The film and entertainment sectors are finally starting to embrace developments in IT to manage distribution and control piracy, writes Karlin Lillington
It has been one of the slowest and most reluctant of industries when it comes to technology, but the film and entertainment sectors should be dramatically transformed in the coming years by innovations in the way that content is created and distributed.
Setting aside the rapid growth in using computers for increasingly breathtaking animation and for post-production - the editing and visual tweaking that gives coherence and extra sparkle to a finished movie or television programme - Hollywood hasn't changed too much since the early part of the last century, when it began working with reels of films and physically sending those reels around the world to be shown to audiences.
But, according to IBM, which has a research and development arm that focuses on the entertainment industry, that's all about to change.
What, one might ask, is IBM doing flirting with Hollywood?
In the mid-1990s, under the leadership of chief executive Lou Gerstner, IBM began reshaping the technology giant to focus more on business markets than pure information technology. Entertainment was clearly a market in waiting, says Steve Canepa, the Los Angeles-based vice president for IBM's global media and entertainment industry division. "The film industry is one of the last industries to embrace IT at core value production," he says.
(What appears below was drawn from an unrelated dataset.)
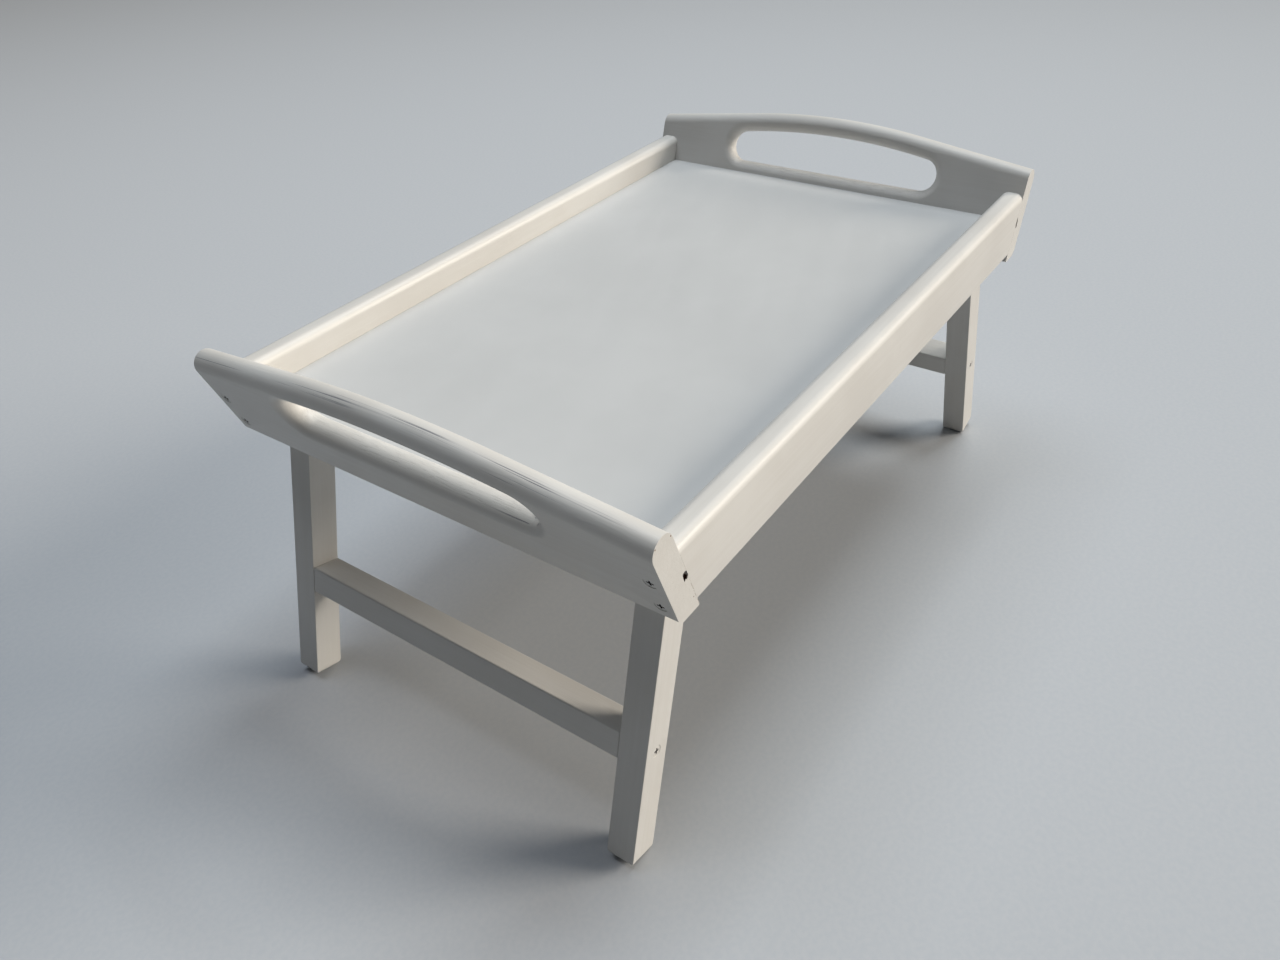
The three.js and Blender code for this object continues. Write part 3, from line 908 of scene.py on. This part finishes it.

As IBM looked at what was happening with the growth of the internet and the management of digital information, "we thought the entertainment world would lead because digital content is really the currency of this industry".
Instead - thanks to fears about piracy in particular - the industry has moved more slowly than expected to take advantage of developments in IT that it also sees as potential risks and challenges.
But the balance is shifting, says Canepa, as technologies become increasingly compelling and can also help to manage and control distribution and tackle piracy.
In addition, some earlier moves towards new technologies were stymied by being proprietary and therefore expensive and controlled by gatekeeper companies owning the technology.
The move towards standards based hardware and software, the development of open-source software like operating system Linux, and the acceptance of media industry standardised formats (such as mpeg), have pushed down the costs and thrown open the doors to rapid innovation.
A good example, says Canepa, was hardware manufacturer Silicon Graphics, which first developed the computers, software and know-how for creating computer animation.
That served the industry well for a decade or so, but the arrival of Linux changed everything, says Canepa.
"We went into Pixar [ the makers of Toy Story] and they couldn't spell IBM," he laughs. "Within 90 days, they were working on Linux and, literally within 18 months, the industry had shifted over to this standard."
Suddenly small firms - as Pixar Studios was then - saw development and equipment costs dive and techniques quickly improve. "Developments in the industry are no longer gated by the R&D spend of a single firm. Now, they're based around the advantage of an open architecture," says Canepa.
Storing content is one of the big developments, he says, especially in the area of digital cinema.
"There's a big movement to replace the architecture that has served us for 70 years, reels of film and analogue 35mm projectors." Now, more and more movies are stored digitally and end up in cinemas through satellite distribution, stored on hard drives or on linear tape.
IBM has a new technology that works somewhat like a digital eight-track cartridge (for anyone who remembers those) - except it holds 800GB, or two feature films, on a highly portable and very robust 4in by 4in cartridge.
Canepa also speaks about the "velocity of change", the pressure bearing down on the media world to get content into numerous different formats, for simultaneous broadcast, digital transfer or download, for example.
"You can't do this manually," he notes. "There's an incredible need to automate and streamline this media flow."
The latest trend in computing - service oriented architecture (SOA), where software is called up to suit a given need automatically - is one answer to this drive, he says.
A general reluctance to grapple with such notions - leaving it to the IT department - is changing in the entertainment and media sectors, he says, with management increasingly involved in the transition.
Different geographies are moving at different rates of change, he notes. Europe has been ahead of the US in many area of digital broadcast technologies, while India, where few people have cable but hundreds of millions own mobile phones, is more interested in mobile technologies.
Oddly, the entertainment industry's laggard status when it comes to IT is probably now benefiting it, Canepa notes.
"One thing that plays in its favour is that it is only now making its transformation and the transition [ in new content creation and distribution models] is happening anyway, so it's a good time to introduce something like SOA," and new investment in IT.
He finds his own job - and the extra insight he gets because he is married to a television producer - deeply satisfying.
"It's an incredible time to be working for an industry like this, going through such an incredible transition and the rate and pace of this transition is only going to accelerate."